An attorney's conduct need not be governed by standards that can by imputed
only to the most cynical members of the public. A lawyer need not "yield to
every imagined charge of conflict of interest, regardless of the merits, so
long as there is a member of the public who (says that he) believes it."
Woods v. Covington County Bank, supra, 537 F.2d at 813.
(3) This is a slander suit. In the complaint, the church lists certain
statements by the McLeans as defamatory: "Scientology seeks to enslave
people," "to build up a sphere of influence," "to become involved politically,"

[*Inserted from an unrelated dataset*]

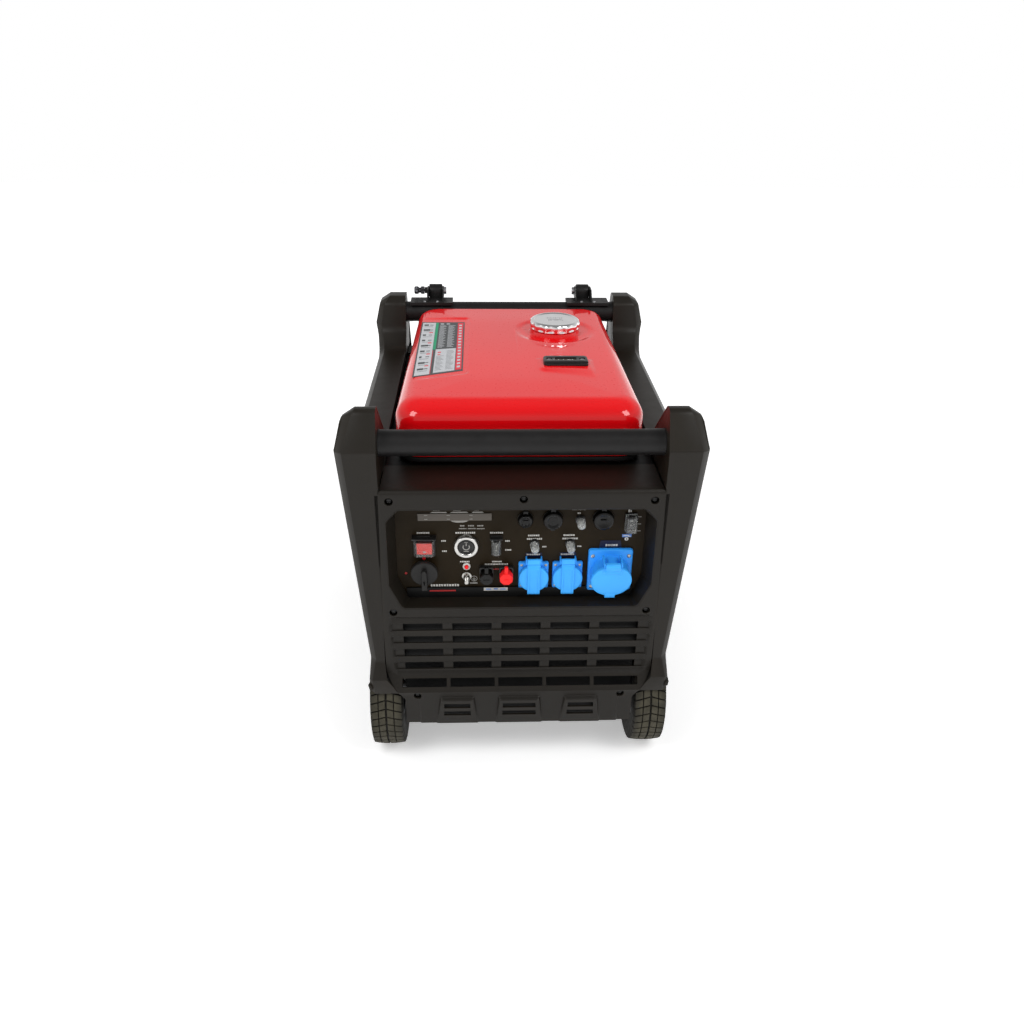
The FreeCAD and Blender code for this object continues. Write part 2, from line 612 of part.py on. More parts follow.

and similar utterances. Mr. Berman was consulted on a zoning matter. Though
Mr. Park disclosed to Mr. Berman that he was an agent of the church, there is
no evidence that he disclosed any information about the church, its property or
even the location that the consultation was about. As is apparent from the
complaint, the church was much in the news in Clearwater. The alleged
disclosure that several community leaders were not favorably disposed toward
the church was, according to Mr. Berman's affidavit, already community
knowledge upon which he commented to Mr. Park. Even had he previously been
oblivious to the community reaction, knowledge of that reaction is not
privileged client information; nor is it obviously information which could be
used against the church in the slander suit.
It is clear that the subject matter of the zoning consultation is not
substantially related to Berman's instant representation of the McLeans.
Moreover, the church has not made a showing that there is a reasonable
possibility of improper professional conduct arising from Mr. Berman's
participation in this case, or that the likelihood of public "obloquy outweighs
the social interests" served by the continued participation in this case of
counsel of the defendants' choice. See Woods v. Covington City Bank, supra,
537 F.2d at 813 n.12.
(4) In our considered judgment the appeal is not only without merit but
frivolous. The trial court shall assess damages to the appellees caused by the
appeal. The damages are to include a reasonable attorney's fee. Appellees
shall also be awarded double costs. Fed.R.App.P. 38.
The denial of the motion is AFFIRMED.